Match(string, int, out RXGroup, Range?, RXMatchFlags)

Returns true if string s matches this regular expression. Gets whole match or some group, as RXGroup (index, length, value).

Match(string, int, out string, Range?, RXMatchFlags)

Returns true if string s matches this regular expression. Gets whole match or some group, as string.

Replace(string, Func<RXMatch, string>, int, Range?, RXMatchFlags)

Finds and replaces all match instances of the regular expression. Uses a callback function.

Replace(string, Func<RXMatch, string>, out string, int, Range?, RXMatchFlags)

Finds and replaces all match instances of the regular expression. Uses a callback function.

Replace(string, string, int, Range?, RXMatchFlags)

Finds and replaces all match instances of the regular expression.

Replace(string, string, out string, int, Range?, RXMatchFlags)

Finds and replaces all match instances of the regular expression.

Split(string, int, Range?, RXMatchFlags)

Returns an array of substrings that in the subject string are delimited by regular expression matches.

SplitG(string, int, Range?, RXMatchFlags)

Returns RXGroup array of substrings delimited by regular expression matches.

addReplaceFunc(string, Func<RXMatch, int, string, string>)
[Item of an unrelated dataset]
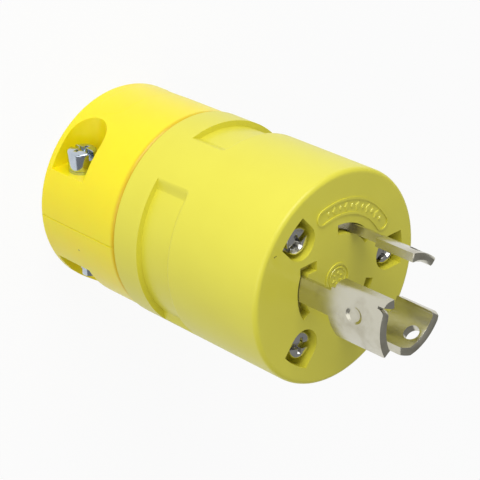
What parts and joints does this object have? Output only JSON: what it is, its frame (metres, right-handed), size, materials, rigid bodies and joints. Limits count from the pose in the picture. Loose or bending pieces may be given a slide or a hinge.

Adds or replaces a function that is called when a regular expression replacement string contains ${+name} or ${+name(g)} or ${+name(g, v)}, where g is group number or name and v is any string.

escapeQE(string, bool)

Encloses string in \Q\E if it contains metacharacters \^$.[|()?*+{ or if always == true.